__Goal__. Read the listing and extract each line that includes the word "this".

__Supplied data__.
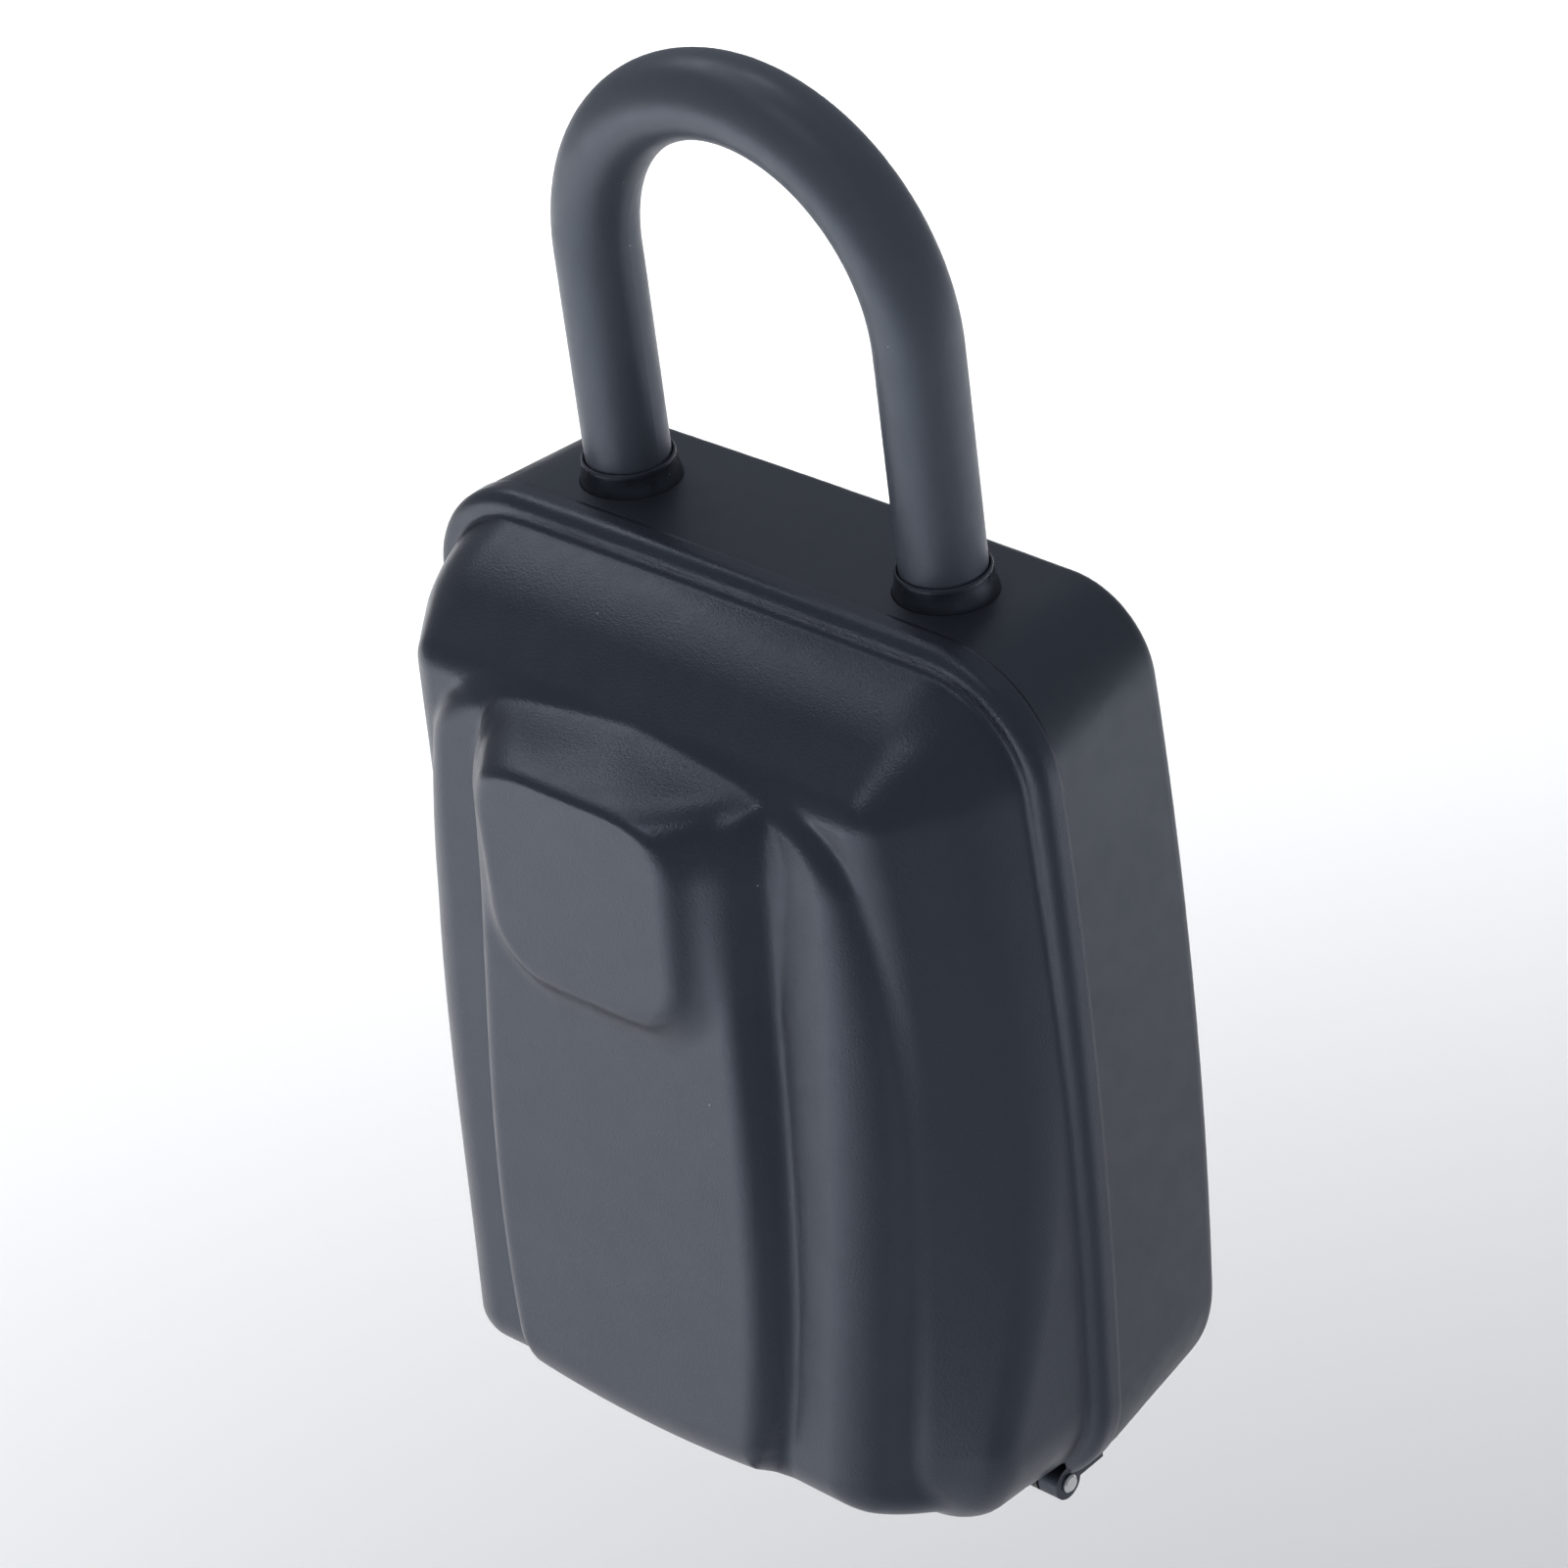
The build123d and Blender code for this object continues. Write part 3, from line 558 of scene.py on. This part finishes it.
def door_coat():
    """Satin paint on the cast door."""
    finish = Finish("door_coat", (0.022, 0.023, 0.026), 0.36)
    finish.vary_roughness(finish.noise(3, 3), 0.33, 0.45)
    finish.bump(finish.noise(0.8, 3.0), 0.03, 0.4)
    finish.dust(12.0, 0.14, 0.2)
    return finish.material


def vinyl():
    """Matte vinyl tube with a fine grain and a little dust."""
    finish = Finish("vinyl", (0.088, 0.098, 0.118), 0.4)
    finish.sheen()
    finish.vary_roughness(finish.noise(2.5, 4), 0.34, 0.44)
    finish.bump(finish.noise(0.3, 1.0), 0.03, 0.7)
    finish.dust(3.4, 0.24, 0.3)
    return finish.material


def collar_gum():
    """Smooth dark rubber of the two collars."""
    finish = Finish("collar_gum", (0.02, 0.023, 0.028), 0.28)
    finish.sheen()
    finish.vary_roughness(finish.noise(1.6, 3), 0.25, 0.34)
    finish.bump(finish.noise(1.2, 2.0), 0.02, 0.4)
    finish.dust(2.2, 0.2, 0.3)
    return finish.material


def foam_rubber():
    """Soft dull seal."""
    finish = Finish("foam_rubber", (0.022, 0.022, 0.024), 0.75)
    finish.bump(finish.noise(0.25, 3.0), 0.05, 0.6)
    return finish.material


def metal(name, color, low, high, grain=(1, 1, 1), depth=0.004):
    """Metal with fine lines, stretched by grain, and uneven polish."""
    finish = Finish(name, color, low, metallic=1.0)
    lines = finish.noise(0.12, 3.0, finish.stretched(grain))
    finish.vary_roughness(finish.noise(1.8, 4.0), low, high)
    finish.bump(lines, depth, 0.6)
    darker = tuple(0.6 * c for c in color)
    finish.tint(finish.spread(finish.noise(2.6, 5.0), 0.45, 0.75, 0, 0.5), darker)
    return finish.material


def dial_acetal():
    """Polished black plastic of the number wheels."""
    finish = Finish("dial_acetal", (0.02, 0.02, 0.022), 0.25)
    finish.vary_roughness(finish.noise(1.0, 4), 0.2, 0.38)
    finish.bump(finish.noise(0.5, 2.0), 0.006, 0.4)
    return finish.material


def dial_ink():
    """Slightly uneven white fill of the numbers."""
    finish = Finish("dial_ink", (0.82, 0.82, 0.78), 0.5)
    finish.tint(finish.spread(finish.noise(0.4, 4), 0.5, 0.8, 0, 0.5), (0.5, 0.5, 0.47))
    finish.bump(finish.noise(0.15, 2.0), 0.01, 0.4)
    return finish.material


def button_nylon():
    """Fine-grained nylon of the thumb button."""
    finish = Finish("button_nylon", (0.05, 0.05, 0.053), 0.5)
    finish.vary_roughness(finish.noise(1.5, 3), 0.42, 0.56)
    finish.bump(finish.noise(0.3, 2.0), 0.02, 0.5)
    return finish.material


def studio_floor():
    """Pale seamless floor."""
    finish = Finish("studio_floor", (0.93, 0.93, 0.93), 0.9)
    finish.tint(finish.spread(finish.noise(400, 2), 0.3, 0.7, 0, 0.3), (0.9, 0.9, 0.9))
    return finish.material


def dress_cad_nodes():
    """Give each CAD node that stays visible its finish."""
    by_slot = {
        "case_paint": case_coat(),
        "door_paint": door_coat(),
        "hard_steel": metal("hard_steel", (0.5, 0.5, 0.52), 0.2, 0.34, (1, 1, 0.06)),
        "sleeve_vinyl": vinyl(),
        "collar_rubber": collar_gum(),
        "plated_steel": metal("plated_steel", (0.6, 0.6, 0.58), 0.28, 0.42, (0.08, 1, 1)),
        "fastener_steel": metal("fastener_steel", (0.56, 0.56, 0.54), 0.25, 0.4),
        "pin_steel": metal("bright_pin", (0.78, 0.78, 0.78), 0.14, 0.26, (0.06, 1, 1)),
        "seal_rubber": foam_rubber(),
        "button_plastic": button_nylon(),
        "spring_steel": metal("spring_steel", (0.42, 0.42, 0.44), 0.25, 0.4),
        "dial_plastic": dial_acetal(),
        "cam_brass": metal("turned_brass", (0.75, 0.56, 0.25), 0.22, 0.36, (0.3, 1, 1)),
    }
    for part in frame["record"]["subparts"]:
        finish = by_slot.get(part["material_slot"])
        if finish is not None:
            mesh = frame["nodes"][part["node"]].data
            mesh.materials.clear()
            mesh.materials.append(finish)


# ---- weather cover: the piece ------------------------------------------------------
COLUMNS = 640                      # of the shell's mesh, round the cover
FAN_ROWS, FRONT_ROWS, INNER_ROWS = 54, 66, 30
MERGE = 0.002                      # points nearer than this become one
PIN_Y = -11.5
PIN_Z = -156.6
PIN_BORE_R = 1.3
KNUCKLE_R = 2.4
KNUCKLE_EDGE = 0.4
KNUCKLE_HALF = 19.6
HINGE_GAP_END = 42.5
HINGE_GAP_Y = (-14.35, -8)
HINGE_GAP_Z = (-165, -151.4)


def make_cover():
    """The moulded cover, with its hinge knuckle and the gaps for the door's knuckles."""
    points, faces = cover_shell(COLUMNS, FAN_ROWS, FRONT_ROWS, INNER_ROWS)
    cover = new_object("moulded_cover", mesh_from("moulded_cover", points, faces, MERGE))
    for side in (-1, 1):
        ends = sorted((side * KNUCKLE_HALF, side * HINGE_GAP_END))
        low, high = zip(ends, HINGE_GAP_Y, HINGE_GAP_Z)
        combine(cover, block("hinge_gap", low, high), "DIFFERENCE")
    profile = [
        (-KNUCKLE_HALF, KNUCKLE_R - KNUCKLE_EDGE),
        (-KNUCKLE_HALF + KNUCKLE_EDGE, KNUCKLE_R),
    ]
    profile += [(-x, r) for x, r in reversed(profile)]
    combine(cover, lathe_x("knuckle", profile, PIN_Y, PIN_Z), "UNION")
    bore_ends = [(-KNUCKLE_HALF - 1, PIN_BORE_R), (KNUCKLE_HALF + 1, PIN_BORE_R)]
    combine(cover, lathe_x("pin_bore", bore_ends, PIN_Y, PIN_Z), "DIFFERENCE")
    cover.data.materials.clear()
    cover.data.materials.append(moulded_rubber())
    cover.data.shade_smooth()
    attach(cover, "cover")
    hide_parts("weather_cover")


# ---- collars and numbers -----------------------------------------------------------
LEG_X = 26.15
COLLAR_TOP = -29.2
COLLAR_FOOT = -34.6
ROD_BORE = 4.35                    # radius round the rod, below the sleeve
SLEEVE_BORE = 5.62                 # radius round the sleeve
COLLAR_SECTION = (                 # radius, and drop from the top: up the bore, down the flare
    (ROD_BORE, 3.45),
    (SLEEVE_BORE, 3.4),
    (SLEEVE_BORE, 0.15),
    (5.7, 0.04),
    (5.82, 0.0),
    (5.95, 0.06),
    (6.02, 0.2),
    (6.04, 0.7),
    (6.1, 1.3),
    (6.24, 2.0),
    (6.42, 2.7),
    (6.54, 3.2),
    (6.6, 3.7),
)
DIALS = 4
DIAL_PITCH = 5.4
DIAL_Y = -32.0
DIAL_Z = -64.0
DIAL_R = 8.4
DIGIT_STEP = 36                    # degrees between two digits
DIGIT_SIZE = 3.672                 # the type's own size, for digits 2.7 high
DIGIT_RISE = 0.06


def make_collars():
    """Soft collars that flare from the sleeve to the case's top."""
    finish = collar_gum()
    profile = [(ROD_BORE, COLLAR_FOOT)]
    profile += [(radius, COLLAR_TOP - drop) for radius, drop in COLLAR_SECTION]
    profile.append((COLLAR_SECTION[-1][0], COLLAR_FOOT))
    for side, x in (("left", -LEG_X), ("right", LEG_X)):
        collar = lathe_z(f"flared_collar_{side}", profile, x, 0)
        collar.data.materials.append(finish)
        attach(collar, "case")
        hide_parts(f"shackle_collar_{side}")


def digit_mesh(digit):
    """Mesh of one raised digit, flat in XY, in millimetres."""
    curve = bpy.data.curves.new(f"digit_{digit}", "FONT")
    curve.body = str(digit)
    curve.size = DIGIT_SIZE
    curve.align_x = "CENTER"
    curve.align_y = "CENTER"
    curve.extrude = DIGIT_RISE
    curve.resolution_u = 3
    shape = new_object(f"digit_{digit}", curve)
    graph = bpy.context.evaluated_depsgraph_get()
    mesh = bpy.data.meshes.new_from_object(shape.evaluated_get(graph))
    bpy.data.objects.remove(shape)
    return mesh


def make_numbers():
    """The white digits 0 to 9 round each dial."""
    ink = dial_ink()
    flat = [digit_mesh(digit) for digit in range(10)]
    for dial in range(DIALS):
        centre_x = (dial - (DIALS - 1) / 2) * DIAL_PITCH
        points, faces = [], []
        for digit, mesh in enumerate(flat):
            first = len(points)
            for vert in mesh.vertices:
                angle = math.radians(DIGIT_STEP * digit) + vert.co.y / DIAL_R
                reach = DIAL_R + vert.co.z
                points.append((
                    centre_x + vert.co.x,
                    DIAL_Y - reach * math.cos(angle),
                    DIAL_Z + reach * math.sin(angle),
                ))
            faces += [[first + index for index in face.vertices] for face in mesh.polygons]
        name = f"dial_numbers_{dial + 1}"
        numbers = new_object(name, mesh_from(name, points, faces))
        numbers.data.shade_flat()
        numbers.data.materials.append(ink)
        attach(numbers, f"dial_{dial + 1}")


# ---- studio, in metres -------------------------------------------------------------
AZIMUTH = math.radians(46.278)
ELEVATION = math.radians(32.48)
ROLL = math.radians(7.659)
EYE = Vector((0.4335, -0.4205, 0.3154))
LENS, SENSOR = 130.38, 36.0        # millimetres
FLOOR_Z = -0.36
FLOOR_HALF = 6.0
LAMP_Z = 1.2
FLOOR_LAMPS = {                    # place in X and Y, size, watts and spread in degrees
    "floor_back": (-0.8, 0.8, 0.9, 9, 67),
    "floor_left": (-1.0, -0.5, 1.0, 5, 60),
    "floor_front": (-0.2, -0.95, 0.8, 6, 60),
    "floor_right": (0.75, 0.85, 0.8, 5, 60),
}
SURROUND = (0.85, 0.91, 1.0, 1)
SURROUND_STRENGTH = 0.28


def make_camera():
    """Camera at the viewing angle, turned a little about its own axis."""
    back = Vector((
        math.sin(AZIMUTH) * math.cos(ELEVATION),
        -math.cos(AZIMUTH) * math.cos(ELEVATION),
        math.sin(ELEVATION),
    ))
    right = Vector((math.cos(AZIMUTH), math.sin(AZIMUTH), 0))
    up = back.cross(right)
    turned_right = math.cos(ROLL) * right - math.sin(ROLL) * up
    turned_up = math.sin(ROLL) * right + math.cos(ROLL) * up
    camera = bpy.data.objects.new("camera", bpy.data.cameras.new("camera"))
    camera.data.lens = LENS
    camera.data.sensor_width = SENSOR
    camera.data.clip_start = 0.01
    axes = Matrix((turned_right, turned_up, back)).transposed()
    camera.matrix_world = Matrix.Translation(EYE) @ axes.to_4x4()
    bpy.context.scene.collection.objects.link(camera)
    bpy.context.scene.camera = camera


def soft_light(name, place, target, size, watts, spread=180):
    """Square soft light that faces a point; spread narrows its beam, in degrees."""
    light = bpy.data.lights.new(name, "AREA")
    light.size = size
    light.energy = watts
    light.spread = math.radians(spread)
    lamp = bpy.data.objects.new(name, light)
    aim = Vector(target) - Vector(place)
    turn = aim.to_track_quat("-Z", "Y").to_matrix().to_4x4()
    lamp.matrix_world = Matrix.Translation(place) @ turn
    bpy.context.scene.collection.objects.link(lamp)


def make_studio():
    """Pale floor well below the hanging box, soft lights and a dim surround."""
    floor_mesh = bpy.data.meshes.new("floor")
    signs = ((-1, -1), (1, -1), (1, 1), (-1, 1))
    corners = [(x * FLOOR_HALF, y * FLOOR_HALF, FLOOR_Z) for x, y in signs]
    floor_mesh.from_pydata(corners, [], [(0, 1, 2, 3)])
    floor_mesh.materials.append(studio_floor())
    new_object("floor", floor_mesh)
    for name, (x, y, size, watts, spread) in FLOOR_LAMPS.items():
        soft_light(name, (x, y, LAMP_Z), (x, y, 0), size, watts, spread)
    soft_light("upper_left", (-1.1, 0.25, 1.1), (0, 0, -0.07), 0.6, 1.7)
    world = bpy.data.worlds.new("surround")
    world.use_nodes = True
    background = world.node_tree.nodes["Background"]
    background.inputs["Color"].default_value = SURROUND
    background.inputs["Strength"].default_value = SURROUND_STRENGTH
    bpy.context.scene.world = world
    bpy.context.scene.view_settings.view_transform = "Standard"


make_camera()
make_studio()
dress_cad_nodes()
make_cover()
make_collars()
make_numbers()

__Result below__.
The build123d and Blender code for this object continues. Write part 3, from line 558 of scene.py on. This part finishes it.
MERGE = 0.002                      # points nearer than this become one